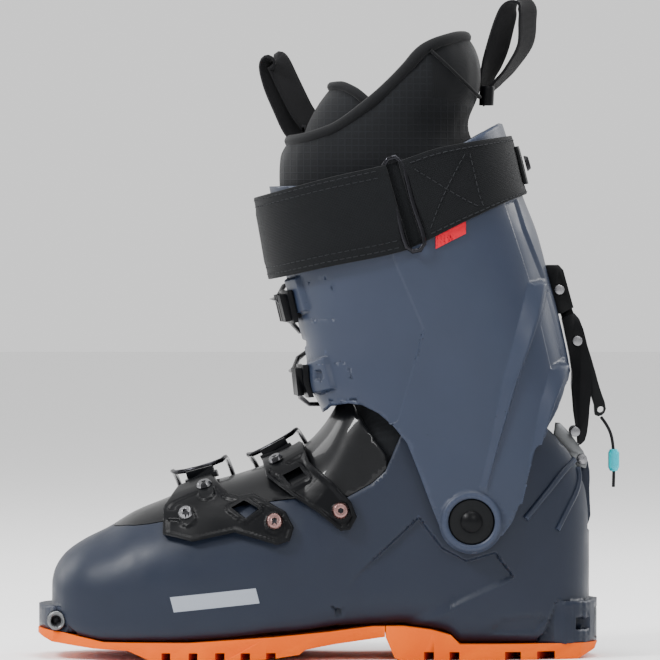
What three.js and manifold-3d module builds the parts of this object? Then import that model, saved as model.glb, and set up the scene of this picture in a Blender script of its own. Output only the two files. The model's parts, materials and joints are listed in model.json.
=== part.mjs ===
// A right-foot alpine touring ski boot: a navy clog and a hinged cuff, four wire buckles with toothed
// ladders, a power strap, a walk-mode lock arm at the heel, a soft inner boot and a lugged rubber sole.
// Millimetres. +X runs from toe to heel, +Y is the outer (lateral) side, +Z is up.
// The origin is on the ground, straight below the cuff's ankle pivot.
import * as THREE from "three";
import Module from "manifold-3d";
import { mergeVertices } from "three/addons/utils/BufferGeometryUtils.js";

const wasm = await Module();
wasm.setup();

// ---------- driving sizes ----------
const sole_length = 306; // toe end to heel end of the sole
const ankle_setback = 69.8; // heel end to the cuff pivot
const ankle_height = 75.7; // ground to the cuff pivot
const forefoot_width = 114; // widest point of the clog
const ankle_width = 92; // clog between the cuff's wings
const cuff_rise = 216; // pivot to the tip of the rear spoiler
const cuff_top_width = 124;
const sole_end_width = 69; // standard toe and heel ledges
const shell_wall = 4;
const cuff_wall = 4;
const liner_wall = 5.6;
const collar_wall = 8;
const gap = 0.4; // clearance between pieces that touch
const strap_thickness = 2.5;
const pivot_disc_radius = 12.2;
const pivot_bolt_radius = 4;
const wire_radius = 1.3;
const cord_radius = 0.9;

const toe_x = ankle_setback - sole_length;
const heel_x = ankle_setback;
const throat_x = -80; // behind this, places are measured from the pivot
const fore_design = 156.2; // toe to throat as drawn
const fore_stretch = (throat_x - toe_x) / fore_design;
const fore = (from_toe) => toe_x + from_toe * fore_stretch;
const ball_half = forefoot_width / 2;
const ankle_half = ankle_width / 2;
const low_rise = 62; // the cuff below this height over the pivot keeps its shape
const drawn_rise = 216;
const rise_stretch = (cuff_rise - low_rise) / (drawn_rise - low_rise);
// Height above the ground of a point drawn at height z on a cuff of the drawn rise.
const up = (z) => {
  const above = z - ankle_height;
  return above < low_rise ? z : ankle_height + low_rise + (above - low_rise) * rise_stretch;
};

// ---------- solids ----------
function geometryFrom(corners) {
  const places = new THREE.Float32BufferAttribute(corners, 3);
  return new THREE.BufferGeometry().setAttribute("position", places);
}

function solidOf(geometry) {
  const flat = geometry.index ? geometry.toNonIndexed() : geometry;
  const bare = new THREE.BufferGeometry().setAttribute("position", flat.getAttribute("position"));
  const merged = mergeVertices(bare, 1e-4);
  const mesh = new wasm.Mesh({
    numProp: 3,
    vertProperties: new Float32Array(merged.attributes.position.array),
    triVerts: new Uint32Array(merged.index.array),
  });
  return new wasm.Manifold(mesh);
}

function geometryOf(solid) {
  const mesh = solid.getMesh();
  const positions = new Float32Array(mesh.numVert * 3);
  for (let i = 0; i < mesh.numVert; i++) {
    for (let k = 0; k < 3; k++) positions[3 * i + k] = mesh.vertProperties[mesh.numProp * i + k];
  }
  const indexed = new THREE.BufferGeometry()
    .setAttribute("position", new THREE.BufferAttribute(positions, 3))
    .setIndex(new THREE.BufferAttribute(new Uint32Array(mesh.triVerts), 1));
  const flat = indexed.toNonIndexed();
  flat.computeVertexNormals();
  return flat;
}

const middle = (ring) => ring.reduce((s, p) => s.add(p), new THREE.Vector3()).divideScalar(ring.length);

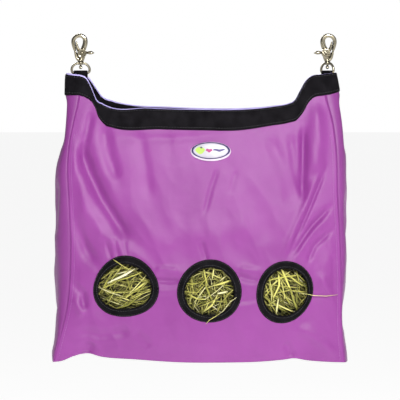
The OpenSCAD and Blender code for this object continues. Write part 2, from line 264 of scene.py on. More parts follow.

◇ ◇ ◇ ◇

**DIRECTION:** Stopping at the line containing "wasm.setup();", please repeat exactly every line from the very start of the entries, that line included, and nothing more.

**SOLUTION TO THE PROBLEM:**
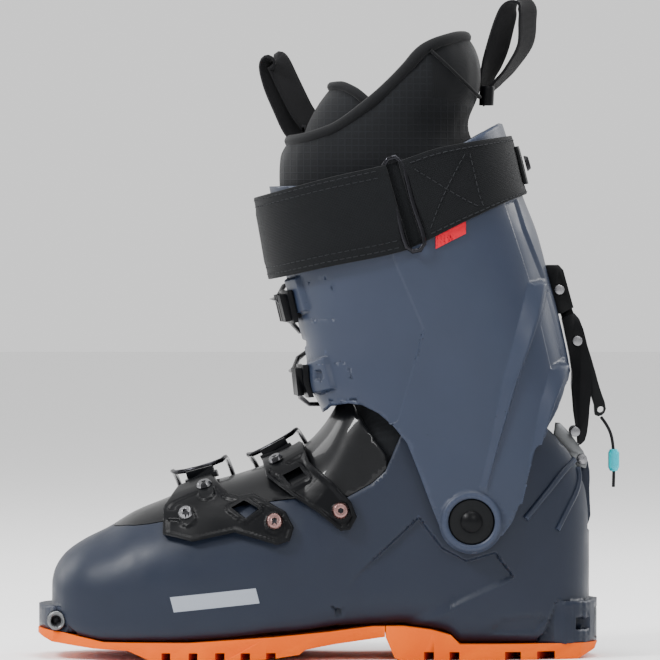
What three.js and manifold-3d module builds the parts of this object? Then import that model, saved as model.glb, and set up the scene of this picture in a Blender script of its own. Output only the two files. The model's parts, materials and joints are listed in model.json.
=== part.mjs ===
// A right-foot alpine touring ski boot: a navy clog and a hinged cuff, four wire buckles with toothed
// ladders, a power strap, a walk-mode lock arm at the heel, a soft inner boot and a lugged rubber sole.
// Millimetres. +X runs from toe to heel, +Y is the outer (lateral) side, +Z is up.
// The origin is on the ground, straight below the cuff's ankle pivot.
import * as THREE from "three";
import Module from "manifold-3d";
import { mergeVertices } from "three/addons/utils/BufferGeometryUtils.js";

const wasm = await Module();
wasm.setup();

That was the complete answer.